- EXERCISE DIRECTIONS
Print all of the data exactly.

** begin STORED RECORDS **

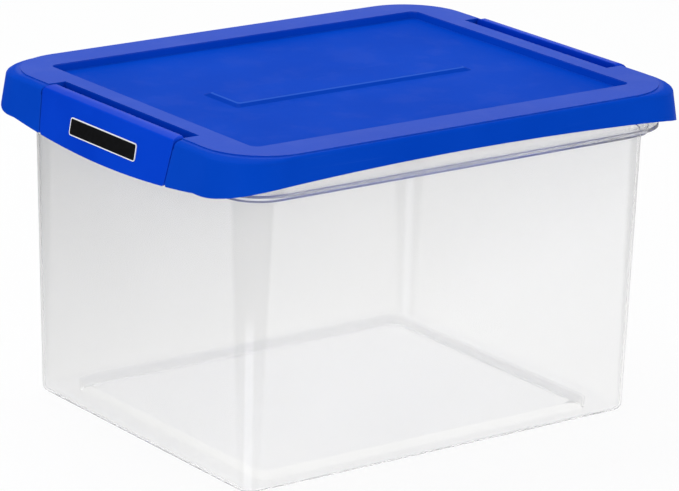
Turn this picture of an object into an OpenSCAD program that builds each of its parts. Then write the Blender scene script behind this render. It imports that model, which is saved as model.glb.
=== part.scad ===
// Portable file box: a clear drafted tub with moulded hanging-folder rails and
// a lift-off lid whose two ends carry latch flaps on living hinges.
// Millimetres. +Z is up, the tub stands on z = 0, its length runs along X and
// its width along Y. The labelled latch flap is on the -X end.

/* [Tub] */
// Outside length of the tub wall at the floor
base_l = 373; // [340:1:380]
// Outside width of the tub wall at the floor
base_w = 295; // [270:1:300]
// Height where the wall ends under the stepped rim
wall_h = 229; // [200:1:230]
// Outward lean of the walls, millimetres per millimetre of height
wall_draft = 0.033; // [0.015:0.001:0.035]
// Wall and floor thickness
wall_t = 2.2; // [1.8:0.1:2.6]
// Corner radius at the floor
base_r = 13; // [11:0.5:15]
// Corner radius at the top of the wall
wall_top_r = 25; // [20:0.5:30]
// Radius where the wall turns into the floor
floor_fillet = 6; // [4:0.5:8]
// Height of the raised middle of the floor above the standing foot
floor_rise = 8.3; // [4:0.1:10]
// Distance from the end walls to the raised middle of the floor
foot_end = 25; // [20:1:32]
// Distance from the long walls to the raised middle of the floor
foot_side = 17; // [14:1:24]
// Corner radius of the raised middle
rise_r = 12; // [8:1:20]

/* [Tub rim] */
// Height of the plain wall between the drafted wall and the lower bead
bead_rise = 2.4; // [2.2:0.1:4]
// Step from the wall out to the lower bead
bead_out = 5.5; // [4:0.5:6]
// Height of the lower bead
bead_h = 5.6; // [4.6:0.1:7]
// Length of the rim band over its outer faces
rim_l = 414; // [412:1:418]
// Width of the rim band over its outer faces
rim_w = 342; // [336:1:344]
// Corner radius of the rim band
rim_r = 42; // [38:1:46]
// Height of the rim band
rim_h = 22.1; // [20:0.1:23]
// How far the hanging rails stand above the bead floor
rail_h = 22.6; // [16:0.1:23]

/* [Lid] */
// Length over the end faces, measured where they would reach the top
lid_l = 434; // [432:1:438]
// Width over the long faces, measured where they would reach the top
lid_w = 349; // [348:1:354]
// Corner radius between those faces at the same height
lid_r = 44; // [40:1:48]
// Plate and skirt thickness of the lid
lid_t = 2.4; // [2:0.1:2.4]
// Gap between the rim and the seat of the lid
seat_gap = 0.3; // [0.2:0.1:0.4]
// Outward lean of the skirt, millimetres per millimetre of drop
skirt_flare = 0.165; // [0.15:0.005:0.18]
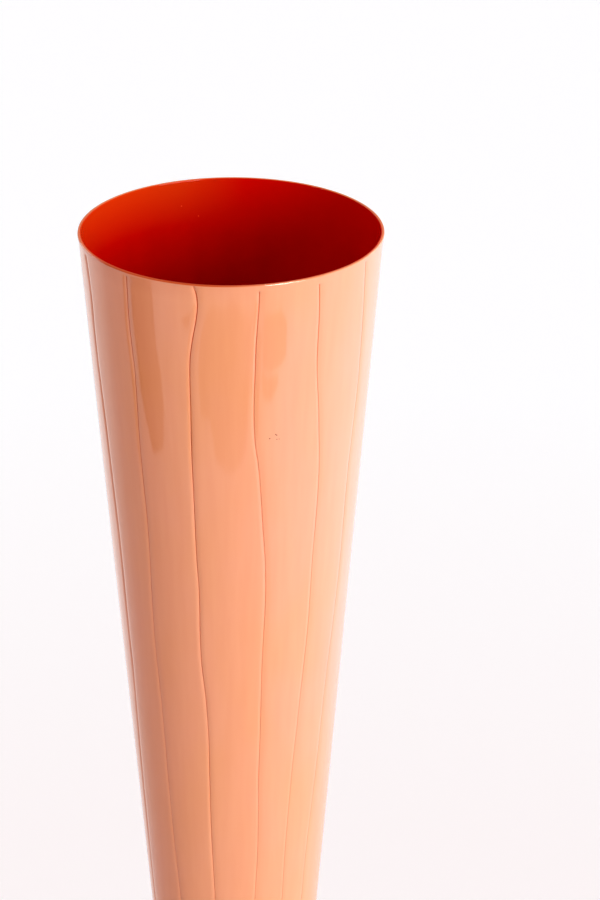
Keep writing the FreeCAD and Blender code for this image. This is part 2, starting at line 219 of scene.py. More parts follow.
# How far a crease takes to begin and to fade out, and the share of its depth that it loses
BEGINS_OVER = 0.8 * MM
FADES_OVER = 30 * MM
SLACKENS = 0.36
# How uneven a crease is, as a share of its depth, the reach of the two waves that make it so, and
# their shift from one crease to the next
UNEVEN_SHARE = 0.12
UNEVEN_REACHES = (9 * MM, 23 * MM)
UNEVEN_SHIFT = 1.7
# How strongly a crease is coloured against its depth, partly glass tone and partly painted shade:
# low down, what its start adds, and the reach over which that is lost
TINT_AND_SHADE_LOW = 0.28
TINT_AND_SHADE_ADDED = 0.95
TINT_AND_SHADE_REACH = 75 * MM
# How hollow a crease's left and right sides are, where 1 is straight
LEFT_HOLLOW = 1.3
RIGHT_HOLLOW = 1.6
# Half the width of a crease's slit, and of the colour along it: glass tone and painted shade
SLIT_HALF = 0.27 * MM
TINT_AND_SHADE_HALF = 0.36 * MM
# How wide a crease would be on the axis, as a share of its width at the rim
CREASE_WIDTH_SHARE = 0.45
# The wall's sway is made of waves: how many go round the vase, their reach up the wall, which is
# negative where they wind to the right, their share of the sway and their shift
SWAY_WAVES = ((3, 61 * MM, 1.0, 0.0), (5, -37 * MM, 0.6, 1.0))

# Where the mesh has an upright line beside a crease's middle, in millimetres at the rim, and how
# many lines it has between two creases
LINES_LEFT = (4.2, 2.8, 2.0, 1.4, 0.95, 0.62, 0.4, 0.25, 0.12)
LINES_RIGHT = (0.12, 0.25, 0.4, 0.62, 0.95, 1.4, 2.0, 2.8, 4.4)
LINES_BETWEEN = 7
# The casing's outer rows: where the first stands below the lip, how close the next ones stand and
# how many they are, and how far apart the others stand
FIRST_ROW = 0.6
CLOSE_GAP = 0.4
CLOSE_ROWS = 14
ROW_GAP = 3.2 * MM
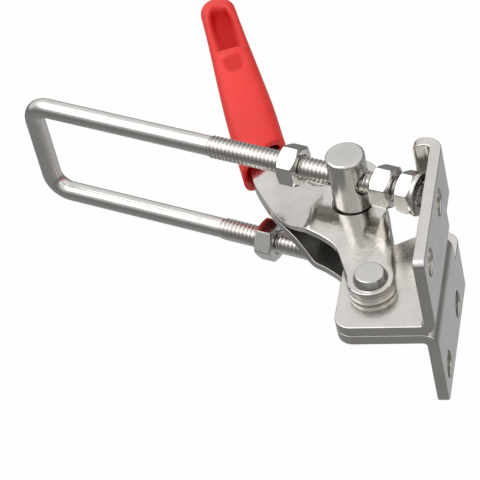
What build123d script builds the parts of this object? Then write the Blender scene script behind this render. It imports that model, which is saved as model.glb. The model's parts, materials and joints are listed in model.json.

** end STORED RECORDS **

- EXERCISE OUTPUT
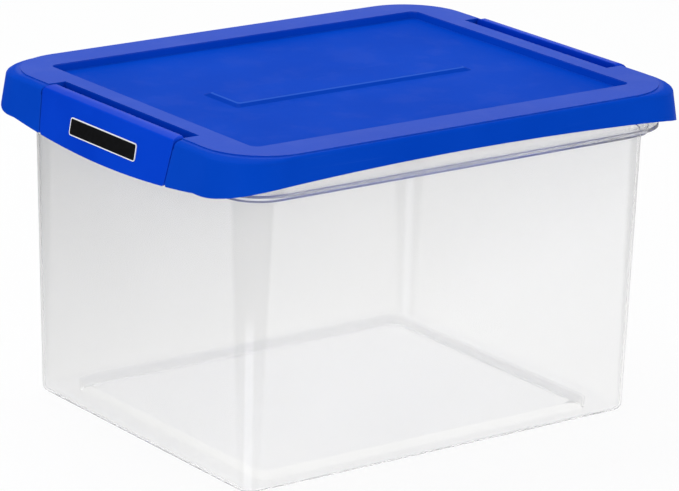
Turn this picture of an object into an OpenSCAD program that builds each of its parts. Then write the Blender scene script behind this render. It imports that model, which is saved as model.glb.
=== part.scad ===
// Portable file box: a clear drafted tub with moulded hanging-folder rails and
// a lift-off lid whose two ends carry latch flaps on living hinges.
// Millimetres. +Z is up, the tub stands on z = 0, its length runs along X and
// its width along Y. The labelled latch flap is on the -X end.

/* [Tub] */
// Outside length of the tub wall at the floor
base_l = 373; // [340:1:380]
// Outside width of the tub wall at the floor
base_w = 295; // [270:1:300]
// Height where the wall ends under the stepped rim
wall_h = 229; // [200:1:230]
// Outward lean of the walls, millimetres per millimetre of height
wall_draft = 0.033; // [0.015:0.001:0.035]
// Wall and floor thickness
wall_t = 2.2; // [1.8:0.1:2.6]
// Corner radius at the floor
base_r = 13; // [11:0.5:15]
// Corner radius at the top of the wall
wall_top_r = 25; // [20:0.5:30]
// Radius where the wall turns into the floor
floor_fillet = 6; // [4:0.5:8]
// Height of the raised middle of the floor above the standing foot
floor_rise = 8.3; // [4:0.1:10]
// Distance from the end walls to the raised middle of the floor
foot_end = 25; // [20:1:32]
// Distance from the long walls to the raised middle of the floor
foot_side = 17; // [14:1:24]
// Corner radius of the raised middle
rise_r = 12; // [8:1:20]

/* [Tub rim] */
// Height of the plain wall between the drafted wall and the lower bead
bead_rise = 2.4; // [2.2:0.1:4]
// Step from the wall out to the lower bead
bead_out = 5.5; // [4:0.5:6]
// Height of the lower bead
bead_h = 5.6; // [4.6:0.1:7]
// Length of the rim band over its outer faces
rim_l = 414; // [412:1:418]
// Width of the rim band over its outer faces
rim_w = 342; // [336:1:344]
// Corner radius of the rim band
rim_r = 42; // [38:1:46]
// Height of the rim band
rim_h = 22.1; // [20:0.1:23]
// How far the hanging rails stand above the bead floor
rail_h = 22.6; // [16:0.1:23]

/* [Lid] */
// Length over the end faces, measured where they would reach the top
lid_l = 434; // [432:1:438]
// Width over the long faces, measured where they would reach the top
lid_w = 349; // [348:1:354]
// Corner radius between those faces at the same height
lid_r = 44; // [40:1:48]
// Plate and skirt thickness of the lid
lid_t = 2.4; // [2:0.1:2.4]
// Gap between the rim and the seat of the lid
seat_gap = 0.3; // [0.2:0.1:0.4]
// Outward lean of the skirt, millimetres per millimetre of drop
skirt_flare = 0.165; // [0.15:0.005:0.18]
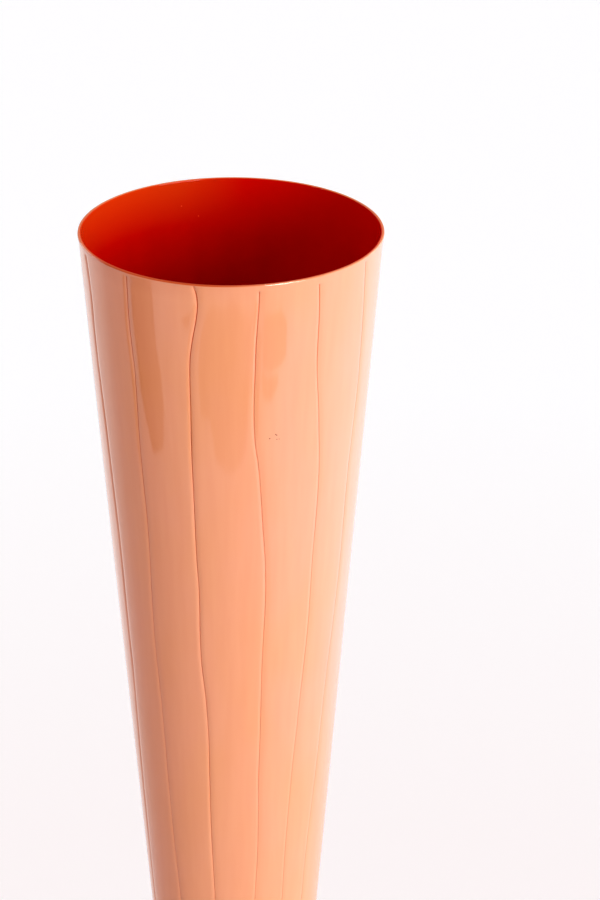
Keep writing the FreeCAD and Blender code for this image. This is part 2, starting at line 219 of scene.py. More parts follow.
# How far a crease takes to begin and to fade out, and the share of its depth that it loses
BEGINS_OVER = 0.8 * MM
FADES_OVER = 30 * MM
SLACKENS = 0.36
# How uneven a crease is, as a share of its depth, the reach of the two waves that make it so, and
# their shift from one crease to the next
UNEVEN_SHARE = 0.12
UNEVEN_REACHES = (9 * MM, 23 * MM)
UNEVEN_SHIFT = 1.7
# How strongly a crease is coloured against its depth, partly glass tone and partly painted shade:
# low down, what its start adds, and the reach over which that is lost
TINT_AND_SHADE_LOW = 0.28
TINT_AND_SHADE_ADDED = 0.95
TINT_AND_SHADE_REACH = 75 * MM
# How hollow a crease's left and right sides are, where 1 is straight
LEFT_HOLLOW = 1.3
RIGHT_HOLLOW = 1.6
# Half the width of a crease's slit, and of the colour along it: glass tone and painted shade
SLIT_HALF = 0.27 * MM
TINT_AND_SHADE_HALF = 0.36 * MM
# How wide a crease would be on the axis, as a share of its width at the rim
CREASE_WIDTH_SHARE = 0.45
# The wall's sway is made of waves: how many go round the vase, their reach up the wall, which is
# negative where they wind to the right, their share of the sway and their shift
SWAY_WAVES = ((3, 61 * MM, 1.0, 0.0), (5, -37 * MM, 0.6, 1.0))

# Where the mesh has an upright line beside a crease's middle, in millimetres at the rim, and how
# many lines it has between two creases
LINES_LEFT = (4.2, 2.8, 2.0, 1.4, 0.95, 0.62, 0.4, 0.25, 0.12)
LINES_RIGHT = (0.12, 0.25, 0.4, 0.62, 0.95, 1.4, 2.0, 2.8, 4.4)
LINES_BETWEEN = 7
# The casing's outer rows: where the first stands below the lip, how close the next ones stand and
# how many they are, and how far apart the others stand
FIRST_ROW = 0.6
CLOSE_GAP = 0.4
CLOSE_ROWS = 14
ROW_GAP = 3.2 * MM
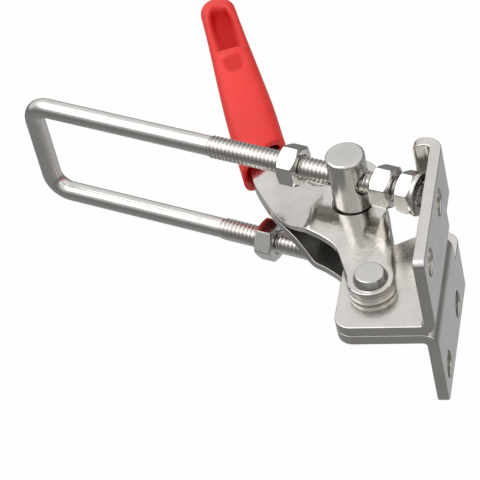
What build123d script builds the parts of this object? Then write the Blender scene script behind this render. It imports that model, which is saved as model.glb. The model's parts, materials and joints are listed in model.json.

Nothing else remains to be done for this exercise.